Deuxième partie de l’entretien réalisé en visioconférence avec Gérard Neveu, directeur général du WEC et de l’European Le Mans Series. La première partie est à relire ici
Craignez-vous la sortie du confinement ?
“On va assister à une période étrange entre le déconfinement et le lancement des courses. Les choses vont bouger petit à petit en fonction des pays. Le déconfinement se fera sans aucun doute par palier. Les pays européens prendront des précautions et on verra ce qui se passera entre eux. On espère que les mouvements seront autorisés en Europe. L’Italie vit actuellement un drame humain et cette zone est importante pour nous. C’est aussi pourquoi je suis satisfait d’avoir pu maintenir une date à Monza pour l’ELMS. Les Italiens ont une énergie incroyable et une volonté de s’en sortir. Tout le monde est touché de près ou de loin, ce qui est sûr c’est que notre vie a changé.”

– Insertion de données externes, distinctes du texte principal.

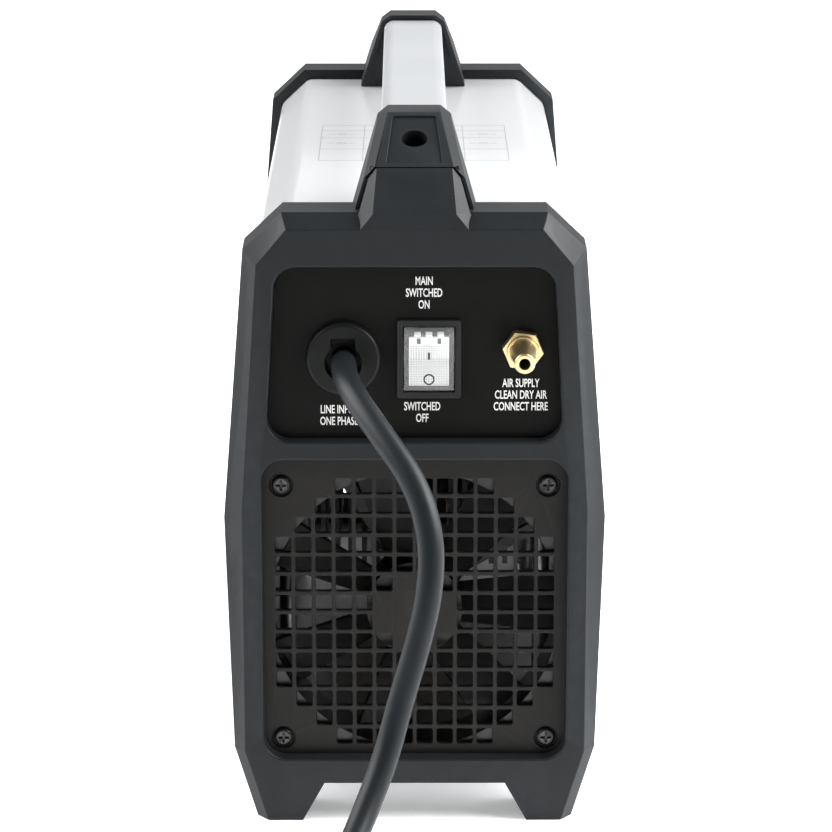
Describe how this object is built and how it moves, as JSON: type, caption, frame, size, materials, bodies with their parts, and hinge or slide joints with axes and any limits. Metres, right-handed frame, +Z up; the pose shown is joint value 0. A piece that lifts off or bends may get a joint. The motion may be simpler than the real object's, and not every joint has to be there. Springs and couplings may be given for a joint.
{
  "type": "plasma cutter unit",
  "caption": "Upright inverter plasma cutter with moulded end fascias, steel cover, bar handle, fan grille, rocker switch, gas inlet and mains lead.",
  "frame": {"origin": "on the floor under the middle of the case, without the mains lead", "axes": "+Z up, +Y towards the torch end, -Y is the rear with the mains lead and the fan grille, +X to the right seen from the rear"},
  "size_m": [0.1905, 0.6945, 0.279],
  "materials": {
    "case_plastic": "moulded, fine satin texture",
    "panel_black": "satin black powder coat",
    "grille_plastic": "moulded, satin",
    "cover_paint": "glossy light grey paint",
    "grip_silver": "silver, fine speckle",
    "steel": "zinc plated",
    "black_screw": "blackened",
    "fan_plastic": "moulded",
    "brass": "machined, bright",
    "gland_plastic": "moulded nylon",
    "switch_plastic": "moulded",
    "rocker_clear": "clear moulded",
    "knob_plastic": "moulded",
    "button_plastic": "moulded",
    "lens": "tinted acrylic",
    "lamp": "tinted moulded lens",
    "board": "lacquered board",
    "aluminium": "extruded",
    "ferrite": "fired ferrite core, dark grey",
    "winding": "enamelled copper",
    "can": "sleeved can",
    "hose": "reinforced hose",
    "cord": "satin jacket"
  },
  "bodies": {
    "case": {"rear_fascia": "case_plastic", "front_fascia": "case_plastic", "rear_handle_end": "case_plastic", "front_handle_end": "case_plastic", "handle_grip": "grip_silver", "rear_handle_bolt": "black_screw", "front_handle_bolt": "black_screw", "cover": "cover_paint", "base_tray": "steel", "cover_screws": "steel", "tray_screws": "steel", "rear_panel": "panel_black", "fan_grille": "grille_plastic", "fan_frame": "fan_plastic", "fan_bearing": "brass", "fan_motor": "steel", "grille_screws": "black_screw", "switch_housing": "switch_plastic", "switch_terminals": "brass", "cord_gland": "gland_plastic", "gland_nut": "gland_plastic", "gas_inlet": "brass", "gas_inlet_nut": "brass", "gas_hose_in": "hose", "gas_valve": "brass", "gas_valve_coil": "fan_plastic", "gas_hose_out": "hose", "front_panel": "panel_black", "display_lens": "lens", "display_module": "switch_plastic", "indicator_lamps": "lamp", "control_board": "board", "control_board_pillars": "steel", "potentiometer": "steel", "button_housing": "switch_plastic", "socket_panel": "grille_plastic", "socket_panel_screws": "black_screw", "torch_socket_collar": "knob_plastic", "torch_socket": "brass", "work_socket_collar": "knob_plastic", "work_socket": "brass", "power_board": "board", "board_standoffs": "steel", "left_heatsink": "aluminium", "right_heatsink": "aluminium", "transformer_core": "ferrite", "transformer_winding": "winding", "output_inductor": "winding", "capacitors": "can", "mains_cord": "cord", "mains_cord_coil": "cord", "mains_plug": "cord", "plug_blades": "brass"},
    "rocker": {"switch_rocker": "rocker_clear"},
    "fan": {"fan_rotor": "fan_plastic"},
    "knob": {"current_knob": "knob_plastic", "knob_shaft": "steel"},
    "button": {"push_button": "button_plastic"}
  },
  "joints": [
    {"name": "rocker_tilt", "type": "hinge", "parent": "case", "child": "rocker", "pos_m": [0.0056, -0.175, 0.1893], "axis": [1, 0, 0], "range_deg": [-18, 0]},
    {"name": "fan_spin", "type": "hinge", "parent": "case", "child": "fan", "pos_m": [0, -0.1603, 0.0853], "axis": [0, 1, 0], "continuous": true},
    {"name": "knob_turn", "type": "hinge", "parent": "case", "child": "knob", "pos_m": [0.026, 0.18, 0.184], "axis": [0, 1, 0], "range_deg": [-135, 135]},
    {"name": "button_press", "type": "slide", "parent": "case", "child": "button", "axis": [0, -1, 0], "range_m": [0, 0.002], "stiffness_N_per_m": 400, "springref_m": -0.0004}
  ]
}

La vie a changé et va changer ?
“Je le crois. A quand remonte l’époque où quelqu’un d’entre nous a passé six semaines chez lui ? Cette situation est un rappel aux valeurs essentielles. Pouvoir vivre du sport auto, qui est une passion, est une chance extraordinaire. Il faut prendre les bonnes décisions pour que cette passion se poursuive.”
Votre travail est plus que jamais en équipe ?
“Nous avons trois partenaires majeurs avec qui on travaille constamment. Il y a la Formule 1 où on ne peut pas rouler le même week-end dans le même pays, la Formula E qui a beaucoup de pilotes qui roulent en WEC et l’IMSA pour les mêmes raisons. On s’est donc appliqué à ne pas mettre faire coïncider les dates. Le virus n’épargne personne et les teams veulent de la perspective. Si on était sûr de sortir le 15 avril, ce serait simple. Malheureusement, ce n’est pas le cas. On fait donc beaucoup de visioconférences avec nos équipes et les teams. Quoi qu’il arrive, on perdra tous de l’argent car le monde du sport n’est pas différent, avec des costauds et des moins costauds. Il est essentiel que Le Mans ait lieu car beaucoup de modèles économiques tournent autour du Mans.”
Le remaniement du calendrier ELMS a été plus facile à gérer ?
“Le problème est qu’il y avait plus de courses à caser, mais pas plus de week-ends. Si au début, les meetings se tiennent à huis clos, ce n’est pas trop grave. En Endurance, contrairement au Sprint, on ne peut pas enchaîner toutes les semaines. Le problème reste celui des consommables. Aujourd’hui, Michelin et Goodyear ne produisent plus de pneus, il faut donc leur donner de l’espace. C’est la même chose pour les moteurs avec Gibson. Laisser environ trois semaines entre les meetings a du sens. On ne change ni les destinations, ni les formats, même si cela n’a pas été possible de maintenir six courses. Avoir cinq courses eu lieu de six donne un peu d’air aux équipes les plus fragiles. On s’adaptera aux conditions dictées par les pays en temps voulu.”
Le règlement LMDh suit son cours ?
“Nous avons eu deux réunions cette semaine avec nos amis de l’IMSA et aucun retard n’a été pris. Ce qui était vrai en janvier l’est encore plus maintenant. La relation entre les deux départements techniques est plus forte que jamais. Les signaux sont au vert.”
Pour vous, cette situation est une autre façon de travailler ? Vous restez confiant sur l’avenir du sport auto ?
“Moi qui aime le contact humain, ce que je vis là est différent. Cette crise doit nous inspirer une vraie réflexion de fond. Je reste persuadé que le sport automobile a un fantastique avenir. Je n’ai jamais compté autant de fans qui partagent leur frustration. Tout le monde s’aperçoit qu’il y a un manque et tous vont revenir avec une énergie extraordinaire. En étant un peu plus humble, on ne fait que du sport auto. Actuellement, le personnel médical risque sa vie à chaque seconde, plus qu’un pilote. Une fois qu’on sera sorti de cette crise, il faudra des programmes abordables et raisonnables. Le sport auto n’est pas mort, il faut sortir plus fort et faire les corrections qui vont avec. Même des constructeurs qui n’étaient pas très économes vont changer leur façon de voir les choses. Il faut se poser beaucoup de questions et ne pas réagir dans l’émotion. Il y a encore trois semaines, on ne savait pas qu’on en serait là et on veut se projeter dans quatre mois. On se prépare et on s’adaptera en conséquence.”